Los ángeles no bailan en mi ventana.
De otro modo, las ventanas carecen de imágenes. Espero que los ángeles me traigan lo que pedí luego de los adioses.
Además de estrellas, fuertes, soberbias, una estrella amarilla. Al otro lado del mundo puedes abrir tu ventana y verla, yo ya converso con los adultos y me rio en cámara lenta de chistes que no entiendo.
Repito, junto, suelto, doblo tu nombre, lo guardo entre los dientes y se dispara con cada suspiro y cae por la paredes como un perfume que me aturde, luego ya no sé para a dónde voy.

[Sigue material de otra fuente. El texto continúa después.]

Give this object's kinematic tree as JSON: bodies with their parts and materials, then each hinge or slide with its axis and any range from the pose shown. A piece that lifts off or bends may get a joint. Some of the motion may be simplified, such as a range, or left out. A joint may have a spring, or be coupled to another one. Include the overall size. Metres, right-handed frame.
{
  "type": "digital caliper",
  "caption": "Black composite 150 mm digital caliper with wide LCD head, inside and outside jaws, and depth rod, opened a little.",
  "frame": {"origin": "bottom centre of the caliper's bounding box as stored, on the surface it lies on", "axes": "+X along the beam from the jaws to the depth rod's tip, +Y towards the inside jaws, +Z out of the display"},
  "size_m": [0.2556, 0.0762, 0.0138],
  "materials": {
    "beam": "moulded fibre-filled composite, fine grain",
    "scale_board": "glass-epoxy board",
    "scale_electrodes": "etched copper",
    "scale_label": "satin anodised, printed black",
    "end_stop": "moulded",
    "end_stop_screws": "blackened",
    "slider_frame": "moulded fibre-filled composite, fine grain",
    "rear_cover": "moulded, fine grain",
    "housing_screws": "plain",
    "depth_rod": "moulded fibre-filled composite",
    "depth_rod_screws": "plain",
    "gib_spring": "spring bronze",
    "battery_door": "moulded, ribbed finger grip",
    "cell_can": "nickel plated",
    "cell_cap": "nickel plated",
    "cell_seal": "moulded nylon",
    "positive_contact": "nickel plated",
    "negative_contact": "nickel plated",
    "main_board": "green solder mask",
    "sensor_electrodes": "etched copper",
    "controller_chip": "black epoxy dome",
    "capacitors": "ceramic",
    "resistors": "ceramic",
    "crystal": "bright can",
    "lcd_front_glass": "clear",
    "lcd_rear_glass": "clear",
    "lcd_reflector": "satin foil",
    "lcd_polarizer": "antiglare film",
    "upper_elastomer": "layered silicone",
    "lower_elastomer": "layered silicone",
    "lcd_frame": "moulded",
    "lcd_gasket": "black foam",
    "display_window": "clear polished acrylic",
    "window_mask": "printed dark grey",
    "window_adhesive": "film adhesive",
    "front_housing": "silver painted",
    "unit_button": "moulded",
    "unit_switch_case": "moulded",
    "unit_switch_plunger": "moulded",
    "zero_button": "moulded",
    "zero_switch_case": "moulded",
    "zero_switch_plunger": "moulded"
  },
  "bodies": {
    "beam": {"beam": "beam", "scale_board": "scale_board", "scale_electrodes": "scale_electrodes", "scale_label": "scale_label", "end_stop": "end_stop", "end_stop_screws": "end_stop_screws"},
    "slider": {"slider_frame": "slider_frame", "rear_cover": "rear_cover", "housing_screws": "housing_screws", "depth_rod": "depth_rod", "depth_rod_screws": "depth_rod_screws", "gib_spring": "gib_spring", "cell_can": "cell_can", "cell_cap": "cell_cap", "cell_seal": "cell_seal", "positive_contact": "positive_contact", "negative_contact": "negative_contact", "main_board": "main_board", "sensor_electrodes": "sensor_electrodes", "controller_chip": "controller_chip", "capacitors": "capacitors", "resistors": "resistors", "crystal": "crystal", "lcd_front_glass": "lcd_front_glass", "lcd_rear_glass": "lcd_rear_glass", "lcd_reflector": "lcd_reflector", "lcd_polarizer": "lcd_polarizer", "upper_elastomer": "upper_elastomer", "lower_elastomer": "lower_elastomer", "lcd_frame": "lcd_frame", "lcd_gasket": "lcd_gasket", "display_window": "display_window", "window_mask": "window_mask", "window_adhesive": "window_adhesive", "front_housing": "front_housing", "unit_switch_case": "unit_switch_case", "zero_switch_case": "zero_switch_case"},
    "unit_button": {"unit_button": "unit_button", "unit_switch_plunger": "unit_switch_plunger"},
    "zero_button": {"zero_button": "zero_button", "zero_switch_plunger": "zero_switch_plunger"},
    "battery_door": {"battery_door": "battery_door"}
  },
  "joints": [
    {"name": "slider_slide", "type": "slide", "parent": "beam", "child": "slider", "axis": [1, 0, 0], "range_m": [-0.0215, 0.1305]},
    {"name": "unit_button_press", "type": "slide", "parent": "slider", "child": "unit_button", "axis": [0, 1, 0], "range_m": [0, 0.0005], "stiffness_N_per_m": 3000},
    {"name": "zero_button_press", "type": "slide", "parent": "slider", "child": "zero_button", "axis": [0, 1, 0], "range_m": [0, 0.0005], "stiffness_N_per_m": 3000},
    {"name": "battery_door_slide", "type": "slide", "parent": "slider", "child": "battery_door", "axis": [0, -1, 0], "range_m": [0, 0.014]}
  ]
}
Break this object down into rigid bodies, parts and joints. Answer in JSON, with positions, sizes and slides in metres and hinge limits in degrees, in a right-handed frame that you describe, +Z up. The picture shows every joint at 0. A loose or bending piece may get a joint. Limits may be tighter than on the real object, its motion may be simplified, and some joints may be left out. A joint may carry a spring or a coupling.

Espero por los ángeles, sabrán que algún día he buscado más de lo que se es permitido y he separado los dedos, uno a uno, de mi palma para que se me caigan los besos de las mejillas, rastros latentes de tu boca y hasta de la brisa, sí, esa misma que ahora te despeina un poco.
Mira a tu izquierda, aún existen cometas amarillos.
Parece que de tanto inventarme paisajes ya no tengo hogar y mi hogar es donde se sitúan mis pies durante el crepúsculo, cuando baja más la temperatura y mi corazón se afiebra de ternura.
Podría perderme horas en ningún sitio.
Haciendo aviones de papel que fracasan en su empresa al metro y medio, pregúntandome por cosas que olvidaré en tres segundos después. Hasta mi sangre parece desaparecer y la línea del tiempo completo se separa porque debo cerrar los ojos para nadar en nubes misteriosas cada cierto tiempo.
Y mi cabeza parece que evoca golpes en la puerta, como el principio de un rayo que enceguece, que he esperado más veces de las que debía.